Why Bias Sometimes Appears Acceptable
Biased estimators can outperform unbiased ones when mean squared error is the priority. By introducing a small amount of bias, an estimator can dramatically reduce variance, leading to more stable predictions. Techniques such as shrinkage estimation, regularization, and Bayesian methods deliberately trade perfect fairness for improved overall accuracy in complex models.
Common Examples of Biased Estimators
Sample variance with denominator n instead of n−1.
Maximum likelihood estimators in logistic and neural network models.
Estimators derived under constrained optimization or penalized regression.
Trade-offs Between Bias and Variance
Choosing between unbiased and biased approaches requires weighing stability against fairness. High variance can make unbiased estimates sensitive to outliers or peculiar samples, while bias may lock in predictable under- or over-estimation. Understanding the bias-variance trade-off helps practitioners align estimators with real-world objectives rather than theoretical ideals alone.
When to Prefer Unbiased Methods
Unbiased estimators are ideal when transparency, replicability, and strict adherence to population parameters are paramount. Official economic indicators, legal standards, and foundational scientific measurements often rely on unbiased formulas to maintain credibility across diverse stakeholders and jurisdictions.

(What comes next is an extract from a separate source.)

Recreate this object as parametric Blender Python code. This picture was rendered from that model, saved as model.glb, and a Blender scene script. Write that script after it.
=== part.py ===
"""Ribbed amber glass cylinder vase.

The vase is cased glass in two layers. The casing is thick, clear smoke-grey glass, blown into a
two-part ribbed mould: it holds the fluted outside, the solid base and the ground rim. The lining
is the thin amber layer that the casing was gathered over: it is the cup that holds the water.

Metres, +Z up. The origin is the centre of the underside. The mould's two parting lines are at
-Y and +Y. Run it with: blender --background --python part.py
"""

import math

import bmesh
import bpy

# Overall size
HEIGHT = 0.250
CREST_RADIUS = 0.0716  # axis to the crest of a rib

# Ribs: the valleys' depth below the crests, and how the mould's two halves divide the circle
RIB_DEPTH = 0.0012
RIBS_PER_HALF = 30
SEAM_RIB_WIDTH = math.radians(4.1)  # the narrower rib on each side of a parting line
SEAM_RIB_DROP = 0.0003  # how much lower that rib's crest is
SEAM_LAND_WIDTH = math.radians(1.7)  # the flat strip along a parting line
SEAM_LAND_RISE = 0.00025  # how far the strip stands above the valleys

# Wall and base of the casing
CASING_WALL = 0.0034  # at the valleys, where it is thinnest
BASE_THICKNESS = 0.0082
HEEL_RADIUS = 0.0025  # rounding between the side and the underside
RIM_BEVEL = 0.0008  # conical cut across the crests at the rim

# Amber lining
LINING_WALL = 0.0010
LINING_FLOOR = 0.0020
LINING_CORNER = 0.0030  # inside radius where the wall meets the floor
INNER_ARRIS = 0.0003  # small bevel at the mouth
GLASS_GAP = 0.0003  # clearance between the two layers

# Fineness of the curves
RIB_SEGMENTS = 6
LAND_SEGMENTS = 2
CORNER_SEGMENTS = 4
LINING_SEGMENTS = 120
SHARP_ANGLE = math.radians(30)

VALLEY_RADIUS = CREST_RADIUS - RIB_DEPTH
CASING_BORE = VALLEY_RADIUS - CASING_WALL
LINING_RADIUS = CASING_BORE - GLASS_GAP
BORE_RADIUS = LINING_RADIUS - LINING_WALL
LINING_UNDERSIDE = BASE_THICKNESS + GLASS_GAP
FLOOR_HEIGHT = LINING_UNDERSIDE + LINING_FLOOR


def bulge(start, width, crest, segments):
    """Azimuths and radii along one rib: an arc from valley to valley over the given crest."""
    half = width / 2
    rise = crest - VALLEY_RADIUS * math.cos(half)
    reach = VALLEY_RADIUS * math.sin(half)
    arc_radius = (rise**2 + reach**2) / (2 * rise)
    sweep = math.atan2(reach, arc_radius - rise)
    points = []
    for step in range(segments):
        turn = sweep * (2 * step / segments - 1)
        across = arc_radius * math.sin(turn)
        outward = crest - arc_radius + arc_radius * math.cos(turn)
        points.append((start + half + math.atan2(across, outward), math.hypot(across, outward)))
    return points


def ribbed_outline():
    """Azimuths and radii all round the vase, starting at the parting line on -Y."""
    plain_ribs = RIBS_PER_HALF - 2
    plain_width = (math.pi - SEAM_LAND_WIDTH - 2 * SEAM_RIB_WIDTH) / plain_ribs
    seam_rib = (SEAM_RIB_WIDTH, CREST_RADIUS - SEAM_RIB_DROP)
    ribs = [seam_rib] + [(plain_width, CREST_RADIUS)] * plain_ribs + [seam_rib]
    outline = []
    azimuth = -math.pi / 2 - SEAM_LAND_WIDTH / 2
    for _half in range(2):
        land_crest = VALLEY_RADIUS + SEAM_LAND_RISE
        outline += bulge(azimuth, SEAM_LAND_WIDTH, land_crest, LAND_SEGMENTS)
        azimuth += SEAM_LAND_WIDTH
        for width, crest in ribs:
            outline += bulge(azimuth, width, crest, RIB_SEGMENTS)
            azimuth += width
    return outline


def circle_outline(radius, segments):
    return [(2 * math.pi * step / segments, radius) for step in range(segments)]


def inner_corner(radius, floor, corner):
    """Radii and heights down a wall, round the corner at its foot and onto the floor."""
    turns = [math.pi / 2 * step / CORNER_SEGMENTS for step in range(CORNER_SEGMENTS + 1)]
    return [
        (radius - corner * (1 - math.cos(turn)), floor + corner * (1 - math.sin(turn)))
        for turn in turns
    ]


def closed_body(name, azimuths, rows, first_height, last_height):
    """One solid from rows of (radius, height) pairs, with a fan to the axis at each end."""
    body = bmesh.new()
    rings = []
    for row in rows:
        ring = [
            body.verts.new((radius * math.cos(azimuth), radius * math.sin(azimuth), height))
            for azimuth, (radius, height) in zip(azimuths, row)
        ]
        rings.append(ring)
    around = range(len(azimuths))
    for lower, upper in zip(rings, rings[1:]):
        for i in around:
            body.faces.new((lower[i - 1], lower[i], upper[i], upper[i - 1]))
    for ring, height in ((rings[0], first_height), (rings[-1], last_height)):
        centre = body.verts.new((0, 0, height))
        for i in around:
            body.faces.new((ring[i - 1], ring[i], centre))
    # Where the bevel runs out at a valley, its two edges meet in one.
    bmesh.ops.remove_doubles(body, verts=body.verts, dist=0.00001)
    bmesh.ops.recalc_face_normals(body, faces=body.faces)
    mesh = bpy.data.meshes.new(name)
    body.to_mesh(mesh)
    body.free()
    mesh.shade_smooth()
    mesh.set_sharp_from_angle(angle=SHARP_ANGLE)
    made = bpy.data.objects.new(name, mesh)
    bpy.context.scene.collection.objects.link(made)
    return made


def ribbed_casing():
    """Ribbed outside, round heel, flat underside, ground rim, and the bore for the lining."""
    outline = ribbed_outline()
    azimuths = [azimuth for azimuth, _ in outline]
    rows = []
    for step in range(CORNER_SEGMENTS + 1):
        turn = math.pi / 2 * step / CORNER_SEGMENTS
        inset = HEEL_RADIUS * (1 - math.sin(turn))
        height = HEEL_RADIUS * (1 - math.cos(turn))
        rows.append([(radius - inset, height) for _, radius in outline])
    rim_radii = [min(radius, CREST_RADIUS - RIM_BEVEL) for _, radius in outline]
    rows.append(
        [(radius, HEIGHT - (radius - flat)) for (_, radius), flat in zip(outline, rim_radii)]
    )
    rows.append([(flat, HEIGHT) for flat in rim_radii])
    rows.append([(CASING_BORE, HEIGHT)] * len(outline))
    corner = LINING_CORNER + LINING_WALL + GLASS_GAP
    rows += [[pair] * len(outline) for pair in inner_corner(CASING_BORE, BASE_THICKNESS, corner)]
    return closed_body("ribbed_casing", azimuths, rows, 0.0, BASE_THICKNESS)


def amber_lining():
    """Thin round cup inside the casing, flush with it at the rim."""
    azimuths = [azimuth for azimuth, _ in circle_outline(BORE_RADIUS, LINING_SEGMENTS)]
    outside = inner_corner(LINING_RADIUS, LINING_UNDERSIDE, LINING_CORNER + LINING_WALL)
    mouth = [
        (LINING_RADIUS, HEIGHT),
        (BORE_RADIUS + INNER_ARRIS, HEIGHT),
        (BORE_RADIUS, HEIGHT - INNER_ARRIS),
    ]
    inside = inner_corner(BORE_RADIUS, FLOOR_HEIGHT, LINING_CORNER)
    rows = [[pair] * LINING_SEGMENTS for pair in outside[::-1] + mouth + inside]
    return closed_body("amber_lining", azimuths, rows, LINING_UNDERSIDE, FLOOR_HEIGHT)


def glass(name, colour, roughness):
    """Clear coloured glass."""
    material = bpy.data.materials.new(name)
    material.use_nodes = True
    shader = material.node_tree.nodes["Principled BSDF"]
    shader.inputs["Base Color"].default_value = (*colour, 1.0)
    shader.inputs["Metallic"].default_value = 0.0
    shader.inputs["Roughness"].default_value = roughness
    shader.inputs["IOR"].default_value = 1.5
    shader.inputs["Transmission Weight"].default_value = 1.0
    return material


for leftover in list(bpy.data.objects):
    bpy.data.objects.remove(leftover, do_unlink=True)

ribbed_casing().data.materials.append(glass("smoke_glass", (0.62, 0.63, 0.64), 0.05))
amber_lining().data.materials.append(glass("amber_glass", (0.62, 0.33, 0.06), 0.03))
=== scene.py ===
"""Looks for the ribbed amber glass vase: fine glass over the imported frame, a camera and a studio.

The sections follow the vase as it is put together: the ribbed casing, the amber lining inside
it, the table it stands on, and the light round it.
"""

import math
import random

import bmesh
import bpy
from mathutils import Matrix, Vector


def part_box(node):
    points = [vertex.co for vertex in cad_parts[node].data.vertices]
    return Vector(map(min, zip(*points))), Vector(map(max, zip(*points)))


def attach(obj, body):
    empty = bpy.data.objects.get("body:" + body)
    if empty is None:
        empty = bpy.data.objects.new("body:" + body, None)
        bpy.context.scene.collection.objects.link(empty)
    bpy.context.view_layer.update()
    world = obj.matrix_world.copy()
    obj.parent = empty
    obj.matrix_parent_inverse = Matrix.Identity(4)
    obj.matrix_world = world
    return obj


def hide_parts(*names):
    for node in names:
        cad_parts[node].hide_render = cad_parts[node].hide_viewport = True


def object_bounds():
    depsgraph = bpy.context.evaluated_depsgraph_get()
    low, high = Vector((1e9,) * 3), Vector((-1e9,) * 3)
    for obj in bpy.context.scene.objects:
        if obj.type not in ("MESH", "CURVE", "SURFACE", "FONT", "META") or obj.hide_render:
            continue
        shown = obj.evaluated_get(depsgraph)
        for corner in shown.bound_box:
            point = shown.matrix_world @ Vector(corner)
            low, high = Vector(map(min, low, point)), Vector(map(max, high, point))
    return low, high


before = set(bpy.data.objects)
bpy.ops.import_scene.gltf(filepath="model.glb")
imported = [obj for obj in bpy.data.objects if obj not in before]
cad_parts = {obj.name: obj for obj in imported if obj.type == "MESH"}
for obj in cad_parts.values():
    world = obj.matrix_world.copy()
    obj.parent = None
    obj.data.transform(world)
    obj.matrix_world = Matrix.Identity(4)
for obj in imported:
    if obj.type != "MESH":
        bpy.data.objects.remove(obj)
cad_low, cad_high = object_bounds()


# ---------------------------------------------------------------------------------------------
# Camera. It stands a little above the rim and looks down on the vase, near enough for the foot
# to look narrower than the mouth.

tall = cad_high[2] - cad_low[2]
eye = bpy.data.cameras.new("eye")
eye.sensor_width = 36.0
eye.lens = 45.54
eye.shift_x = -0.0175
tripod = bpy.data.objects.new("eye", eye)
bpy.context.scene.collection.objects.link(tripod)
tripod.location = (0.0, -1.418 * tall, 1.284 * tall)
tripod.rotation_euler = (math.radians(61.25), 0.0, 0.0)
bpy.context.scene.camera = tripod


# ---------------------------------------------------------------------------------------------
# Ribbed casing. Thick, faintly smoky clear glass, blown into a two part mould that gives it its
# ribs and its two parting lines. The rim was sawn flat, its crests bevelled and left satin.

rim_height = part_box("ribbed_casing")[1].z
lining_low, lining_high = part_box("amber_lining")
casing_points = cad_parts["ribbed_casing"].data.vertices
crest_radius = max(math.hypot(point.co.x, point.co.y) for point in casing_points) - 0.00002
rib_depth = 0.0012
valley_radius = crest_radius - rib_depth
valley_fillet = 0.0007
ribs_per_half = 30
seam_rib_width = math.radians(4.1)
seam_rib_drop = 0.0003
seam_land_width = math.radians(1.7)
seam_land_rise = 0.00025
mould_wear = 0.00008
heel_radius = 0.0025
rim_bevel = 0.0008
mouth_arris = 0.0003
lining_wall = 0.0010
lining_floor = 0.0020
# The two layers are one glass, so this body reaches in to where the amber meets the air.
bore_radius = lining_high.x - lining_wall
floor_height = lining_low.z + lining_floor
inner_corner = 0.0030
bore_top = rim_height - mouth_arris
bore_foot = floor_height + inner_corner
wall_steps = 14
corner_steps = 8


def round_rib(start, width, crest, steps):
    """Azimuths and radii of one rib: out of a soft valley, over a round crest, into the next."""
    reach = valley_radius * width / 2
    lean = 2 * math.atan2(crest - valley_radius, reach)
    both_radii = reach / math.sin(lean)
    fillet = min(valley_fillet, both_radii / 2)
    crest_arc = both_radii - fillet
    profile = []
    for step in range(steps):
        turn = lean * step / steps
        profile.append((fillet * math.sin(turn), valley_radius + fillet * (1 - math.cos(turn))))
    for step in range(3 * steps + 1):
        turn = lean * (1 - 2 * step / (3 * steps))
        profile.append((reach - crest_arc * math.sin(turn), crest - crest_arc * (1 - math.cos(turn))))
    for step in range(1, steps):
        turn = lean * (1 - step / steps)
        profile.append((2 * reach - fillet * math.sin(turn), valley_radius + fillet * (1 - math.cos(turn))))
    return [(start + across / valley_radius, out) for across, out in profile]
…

Navigating Bias in Modern Data Science
In machine learning and big data projects, slight bias is often embraced to improve generalization and robustness. Practitioners evaluate estimators through cross-validation, sensitivity analysis, and domain-specific loss functions, selecting models that minimize real-world error rather than clinging to strict unbiasedness. Recognizing when and why bias enters a model is key to responsible, evidence-based decision-making.